Unknown to Isabelle, the show is ACTUALLY a retooled Darrin-centric vision of the story, a career-saving last effort by failed movie star Jack Wyatt (Will Ferrell.) When she does learn that her character is to be marginalized and, worse yet, that Jack doesn’t respect or like her, she unleashes Samantha-style unholy hell on the set. There’s probably a cute comedy in that premise, but the Sisters Ephron throw it out almost immediately in favor of an entirely new plotline: Isabelle is sexually aroused by Wyatt’s human hopelessness and attempts a love-connection, first through magic and later through the more human means of calling him out on all his character flaws which, in bad Romantic Comedies, always makes the recipient of the criticism fall head over heels for the critic. No sooner has THAT plotline died-on-arrival than we get yet another, as Wyatt discovers Isabelle’s true nature and takes it poorly in a series of breakdown scenes we assume were meant to be funny.

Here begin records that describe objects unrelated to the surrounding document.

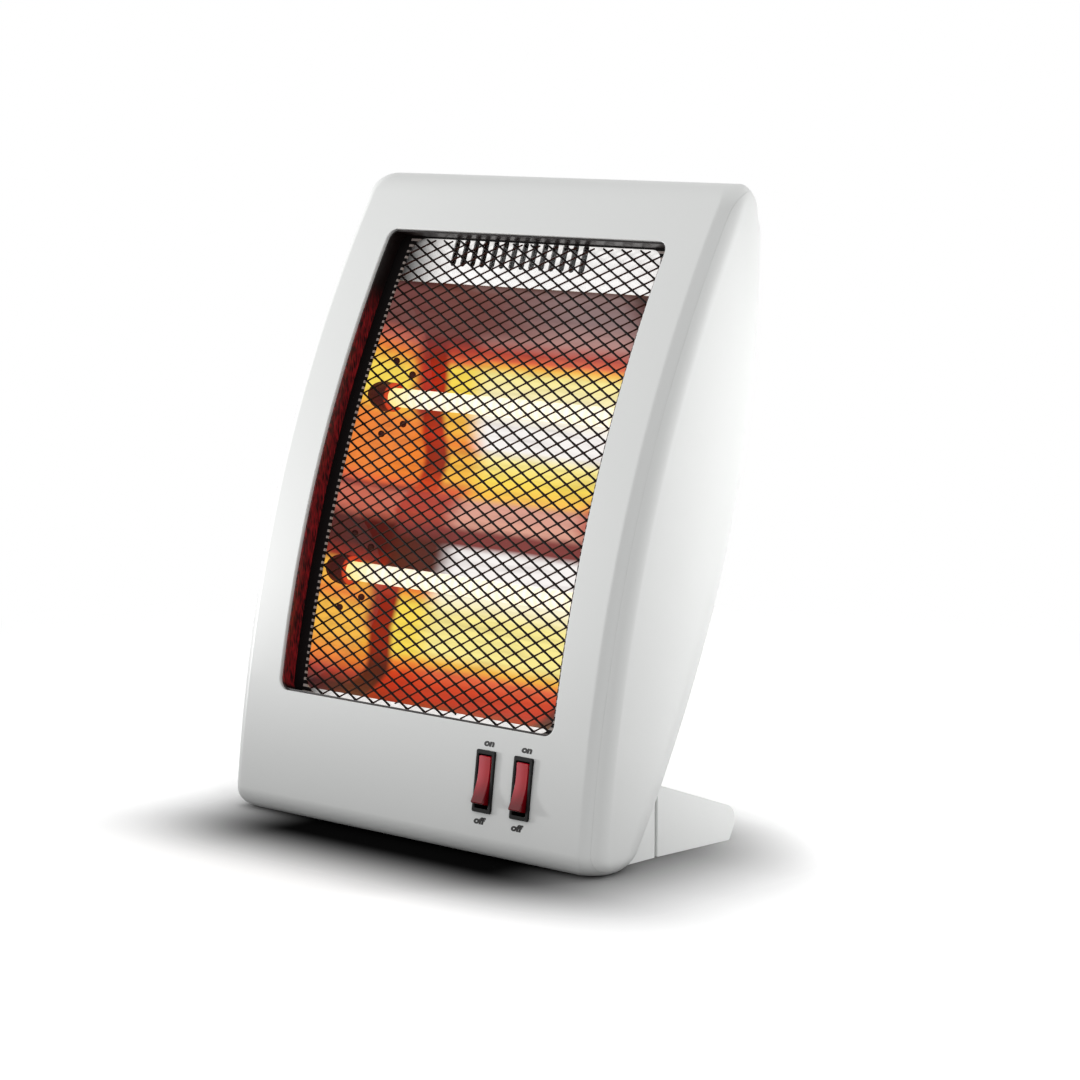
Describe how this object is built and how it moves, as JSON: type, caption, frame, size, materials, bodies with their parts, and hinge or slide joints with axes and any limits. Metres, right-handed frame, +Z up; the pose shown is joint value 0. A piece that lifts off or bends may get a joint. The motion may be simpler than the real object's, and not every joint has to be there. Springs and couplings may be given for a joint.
{
  "type": "room heater",
  "caption": "Small free-standing radiant room heater: moulded white body with a leaning curved front, quartz tubes before a bright reflector, mesh guard, red rocker switches and two rear feet.",
  "frame": {"origin": "on the floor, under the middle of the heater's outline", "axes": "+Z up, -Y towards the room (the glowing front faces -Y), +X to the right as seen from the front"},
  "size_m": [0.256, 0.1539, 0.33],
  "materials": {
    "white_plastic": "satin moulded",
    "white_enamel": "satin enamel on thin sheet",
    "bright_aluminium": "bright rolled sheet",
    "black_wire": "black coated wire",
    "quartz_glass": "frosted quartz",
    "heating_wire": "drawn wire",
    "brown_ceramic": "matte fired",
    "white_ceramic": "matte fired",
    "zinc_steel": "zinc plated",
    "black_plastic": "satin moulded",
    "red_plastic": "gloss moulded",
    "grey_plastic": "satin moulded",
    "brass": "stamped sheet"
  },
  "bodies": {
    "heater": {"front_bezel": "white_plastic", "rear_housing": "white_plastic", "rear_foot_left": "white_plastic", "rear_foot_right": "white_plastic", "guard_mesh": "black_wire", "guard_frame": "black_wire", "chassis_plate": "white_enamel", "reflector": "bright_aluminium", "end_plate_left": "bright_aluminium", "end_plate_right": "bright_aluminium", "quartz_tube_upper": "quartz_glass", "quartz_tube_lower": "quartz_glass", "heating_coil_upper": "heating_wire", "heating_coil_lower": "heating_wire", "ceramic_cap_upper_left": "brown_ceramic", "ceramic_cap_upper_right": "brown_ceramic", "ceramic_cap_lower_left": "brown_ceramic", "ceramic_cap_lower_right": "brown_ceramic", "tube_terminal_upper_left": "zinc_steel", "tube_terminal_upper_right": "zinc_steel", "tube_terminal_lower_left": "zinc_steel", "tube_terminal_lower_right": "zinc_steel", "switch_body_left": "black_plastic", "switch_body_right": "black_plastic", "switch_tab_left_upper": "brass", "switch_tab_left_lower": "brass", "switch_tab_right_upper": "brass", "switch_tab_right_lower": "brass", "tip_over_switch": "black_plastic", "tip_over_spring": "zinc_steel", "tip_switch_tab_left": "brass", "tip_switch_tab_right": "brass", "terminal_block": "white_ceramic", "cord_gland": "black_plastic", "housing_screw_top_left": "zinc_steel", "housing_screw_top_right": "zinc_steel", "housing_screw_low_left": "zinc_steel", "housing_screw_low_right": "zinc_steel", "chassis_screw_top_left": "zinc_steel", "chassis_screw_top_right": "zinc_steel", "chassis_screw_low_left": "zinc_steel", "chassis_screw_low_right": "zinc_steel", "foot_screw_left": "zinc_steel", "foot_screw_right": "zinc_steel"},
    "left_rocker": {"rocker_left": "red_plastic"},
    "right_rocker": {"rocker_right": "red_plastic"},
    "tip_plunger": {"tip_over_plunger": "grey_plastic"}
  },
  "joints": [
    {"name": "rocker_left_tilt", "type": "hinge", "parent": "heater", "child": "left_rocker", "pos_m": [0.055, -0.06693, 0.03861], "axis": [1, 0, 0], "range_deg": [0, 18]},
    {"name": "rocker_right_tilt", "type": "hinge", "parent": "heater", "child": "right_rocker", "pos_m": [0.08, -0.06693, 0.03861], "axis": [1, 0, 0], "range_deg": [0, 18]},
    {"name": "tip_plunger_slide", "type": "slide", "parent": "heater", "child": "tip_plunger", "axis": [0, 0, 1], "range_m": [-0.005, 0.001], "stiffness_N_per_m": 15, "springref_m": -0.006, "deforming": ["tip_over_spring"]}
  ]
}
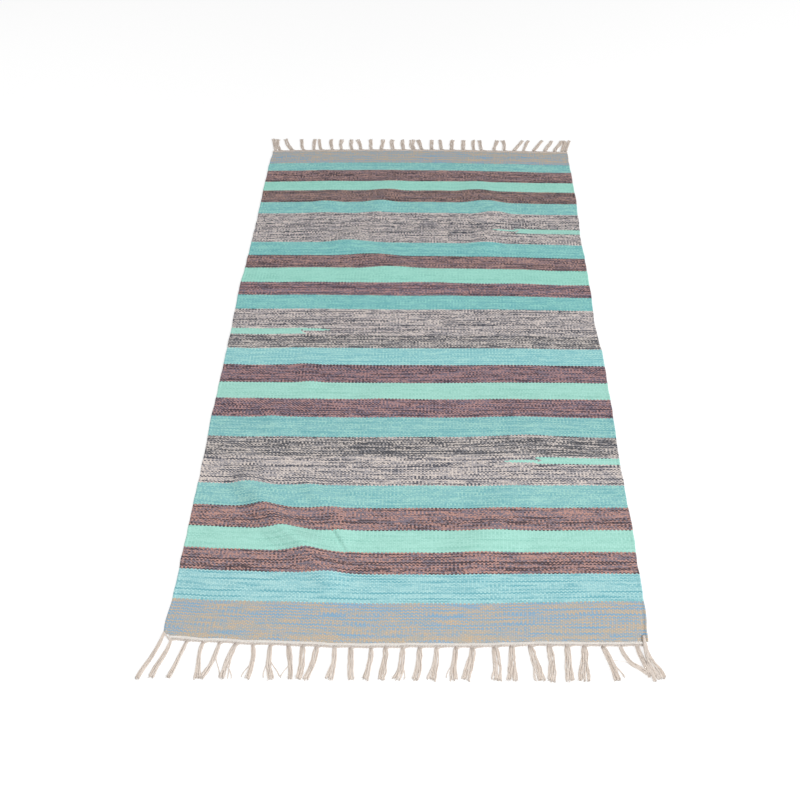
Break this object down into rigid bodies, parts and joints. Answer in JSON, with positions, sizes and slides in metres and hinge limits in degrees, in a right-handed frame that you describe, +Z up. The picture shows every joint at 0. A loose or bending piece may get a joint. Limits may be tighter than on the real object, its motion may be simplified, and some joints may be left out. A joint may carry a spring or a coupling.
{
  "type": "kilim rug",
  "caption": "Flat-woven cotton kilim rug lying flat, with banded stripes, low fold ridges and a knotted tassel fringe at each end.",
  "frame": {"origin": "centre of the rug's footprint, fringes included, on the surface it lies on", "axes": "+X across the rug, +Y along it towards the far fringe, +Z up out of the face that shows"},
  "size_m": [0.967, 1.6448, 0.0227],
  "materials": {
    "weave": "weft-faced cotton plain weave in bands of mint, turquoise, brown melange, cream and charcoal melange, and beige and blue melange",
    "fringe_yarn": "undyed cream cotton warp yarn, knotted and cut"
  },
  "bodies": {
    "root": {"rug": "weave", "fringe_near": "fringe_yarn", "fringe_far": "fringe_yarn"}
  },
  "joints": []
}
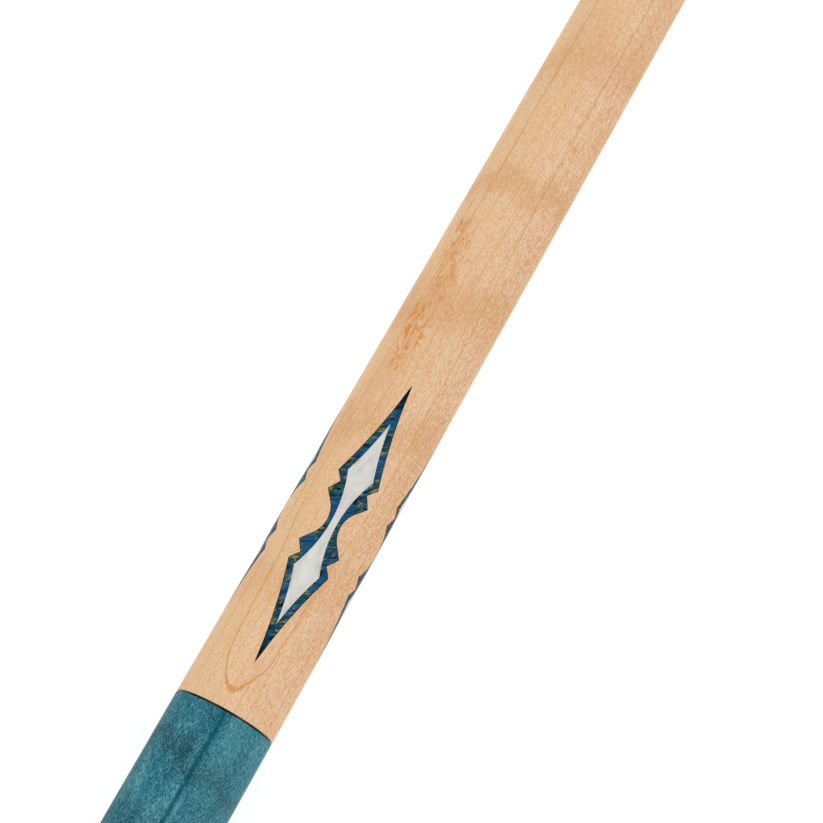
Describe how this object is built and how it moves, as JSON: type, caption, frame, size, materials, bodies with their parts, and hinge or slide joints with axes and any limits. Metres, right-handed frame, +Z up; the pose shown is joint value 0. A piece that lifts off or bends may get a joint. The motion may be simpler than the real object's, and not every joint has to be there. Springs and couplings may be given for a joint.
{
  "type": "pool cue",
  "caption": "Pool cue with an inlaid maple forearm, stained maple handle, threaded joint, tapered maple shaft, ferrule and leather tip.",
  "frame": {"origin": "centre of the rubber bumper's flat end face, on the cue's axis", "axes": "+X runs along the axis from the butt to the tip, +Z is up with the cue lying level, and one forearm inlay faces +Z"},
  "size_m": [1.473, 0.0322, 0.0322],
  "materials": {
    "bumper_rubber": "matte, slightly rough moulded rubber",
    "black_phenolic": "polished black phenolic under clear coat",
    "nickel_silver": "turned and polished nickel silver",
    "natural_maple": "natural maple with fine fleck, high-gloss clear coat",
    "stained_maple": "teal-stained figured maple, high-gloss clear coat",
    "shaft_maple": "pale straight-grained maple, satin",
    "inlay_marbled_blue": "marbled blue composite with dark and gold flecks",
    "inlay_pearl": "pearl composite, softly shimmering",
    "steel": "machined stainless steel",
    "brass_insert": "machined brass",
    "ferrule_white": "polished ivory-white resin",
    "tip_pad_fibre": "vulcanised fibre",
    "tip_leather": "pressed layered leather, chalk-scuffed dome"
  },
  "bodies": {
    "butt": {"butt_cap": "black_phenolic", "butt_cap_ring": "nickel_silver", "butt_sleeve": "natural_maple", "sleeve_inlay_frame_1": "inlay_marbled_blue", "sleeve_inlay_core_1": "inlay_pearl", "sleeve_inlay_frame_2": "inlay_marbled_blue", "sleeve_inlay_core_2": "inlay_pearl", "sleeve_inlay_frame_3": "inlay_marbled_blue", "sleeve_inlay_core_3": "inlay_pearl", "sleeve_inlay_frame_4": "inlay_marbled_blue", "sleeve_inlay_core_4": "inlay_pearl", "handle_rear_ring": "black_phenolic", "handle": "stained_maple", "weight_bolt": "steel", "a_joint_ring": "black_phenolic", "a_joint_stud": "steel", "forearm": "natural_maple", "forearm_inlay_frame_1": "inlay_marbled_blue", "forearm_inlay_core_1": "inlay_pearl", "forearm_inlay_frame_2": "inlay_marbled_blue", "forearm_inlay_core_2": "inlay_pearl", "forearm_inlay_frame_3": "inlay_marbled_blue", "forearm_inlay_core_3": "inlay_pearl", "forearm_inlay_frame_4": "inlay_marbled_blue", "forearm_inlay_core_4": "inlay_pearl", "butt_joint_ring": "nickel_silver", "butt_joint_collar": "black_phenolic", "joint_pin": "steel"},
    "bumper": {"bumper": "bumper_rubber"},
    "joint_ring": {"shaft_joint_ring": "nickel_silver"},
    "shaft": {"shaft_joint_collar": "black_phenolic", "shaft_insert": "brass_insert", "shaft": "shaft_maple", "ferrule": "ferrule_white", "tip_pad": "tip_pad_fibre", "tip": "tip_leather"}
  },
  "joints": [
    {"name": "bumper_pull", "type": "slide", "parent": "butt", "child": "bumper", "axis": [-1, 0, 0], "range_m": [0, 0.03]},
    {"name": "shaft_advance", "type": "slide", "parent": "butt", "child": "joint_ring", "axis": [1, 0, 0], "range_m": [0, 0.03302]},
    {"name": "shaft_screw", "type": "hinge", "parent": "joint_ring", "child": "shaft", "pos_m": [0.75, 0, 0], "axis": [1, 0, 0], "range_deg": [0, 4686]}
  ],
  "couplings": [
    {"joint": "shaft_screw", "follows": "shaft_advance", "rad_per_m": 2473.7}
  ]
}
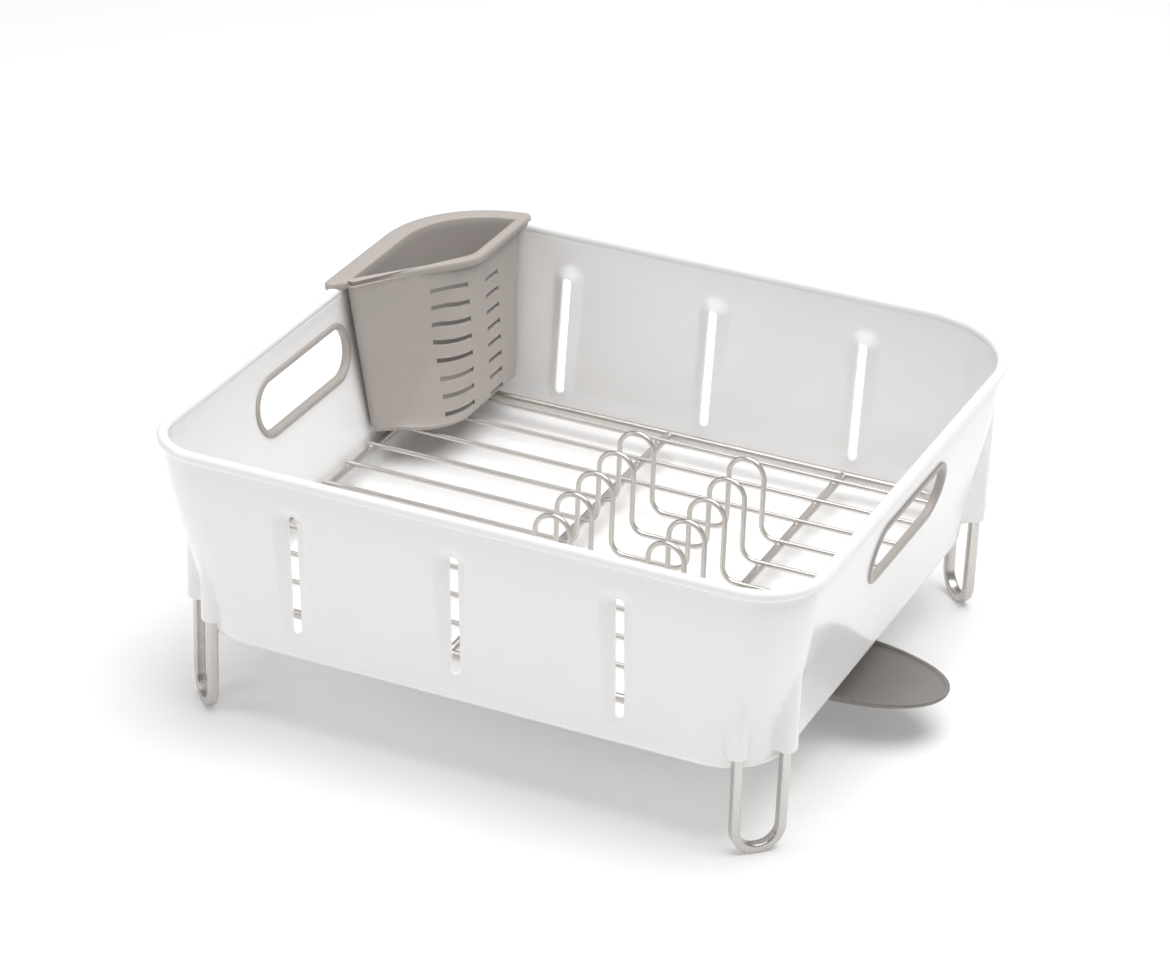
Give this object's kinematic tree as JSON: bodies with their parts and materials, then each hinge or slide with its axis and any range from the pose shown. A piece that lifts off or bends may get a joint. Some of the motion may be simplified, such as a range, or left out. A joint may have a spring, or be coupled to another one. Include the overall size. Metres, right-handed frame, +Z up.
{
  "type": "dish drying rack",
  "caption": "Free-standing dish drying rack: tapered tub on steel U feet, lift-out wire rack with upright plate loops, hook-on utensil caddy and a drain spout that swivels under the tub.",
  "frame": {"origin": "on the ground under the middle of the tub, in the plane of the four feet", "axes": "+X along the length towards the spout's rest side, +Y from the front to the back, +Z up"},
  "size_m": [0.4379, 0.397, 0.1844],
  "materials": {
    "tub_plastic": "smooth glossy white moulding",
    "collar_plastic": "smooth white moulding",
    "trim_plastic": "satin warm grey",
    "foot_steel": "satin steel bar",
    "wire_steel": "satin drawn wire",
    "caddy_plastic": "fine-textured warm grey",
    "spout_plastic": "satin dark grey",
    "seal_rubber": "plain black"
  },
  "bodies": {
    "tub": {"tub": "tub_plastic", "handle_trim_left": "trim_plastic", "handle_trim_right": "trim_plastic", "foot_front_left": "foot_steel", "foot_front_right": "foot_steel", "foot_back_left": "foot_steel", "foot_back_right": "foot_steel", "drain_collar": "collar_plastic", "spout_retainer": "spout_plastic", "drain_seal": "seal_rubber"},
    "rack": {"rack_outer_rod": "wire_steel", "rack_cross_rod_left": "wire_steel", "rack_cross_rod_right": "wire_steel", "back_wire_1": "wire_steel", "back_wire_2": "wire_steel", "back_wire_3": "wire_steel", "plate_wire_1": "wire_steel", "plate_wire_2": "wire_steel", "plate_wire_3": "wire_steel", "plate_wire_4": "wire_steel", "plate_wire_5": "wire_steel", "front_wire_1": "wire_steel", "front_wire_2": "wire_steel"},
    "caddy": {"utensil_caddy": "caddy_plastic"},
    "spout": {"swivel_spout": "spout_plastic"}
  },
  "joints": [
    {"name": "rack_lift", "type": "slide", "parent": "tub", "child": "rack", "axis": [0, 0, 1], "range_m": [0, 0.15]},
    {"name": "caddy_lift", "type": "slide", "parent": "rack", "child": "caddy", "axis": [0, 0, 1], "range_m": [0, 0.13]},
    {"name": "spout_swivel", "type": "hinge", "parent": "tub", "child": "spout", "pos_m": [0, 0, 0.0465], "axis": [0, 0, 1], "continuous": true}
  ]
}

In among all the colliding plots, the film stretches the allowable limits of self-awareness past the breaking point: At least one other character in the film is a Witch in-disguise, and at least two characters from the original TV show pop up in the “real” world of the movie. I think. Aunt Clara shows up around the midpoint, seemingly Isabelle’s actual aunt only coincidentally a doppleganger for the Clara of the show. Later, Steve Carrell turns up in a scene-stealing, nearly movie-saving cameo playing Paul Lynde’s “Uncle Arthur” character. Arthur suggests that Isabelle’s constant mucking with time and space is (I think) causing reality and the TV show to get mixed up, an idea which would probably make a better movie than this one.

They’ll be talking about this one for awhile, I think. “Bewitched” is the biggest walking-disaster big star movie to arrive onscreen in some time. I’d advise you to avoid it.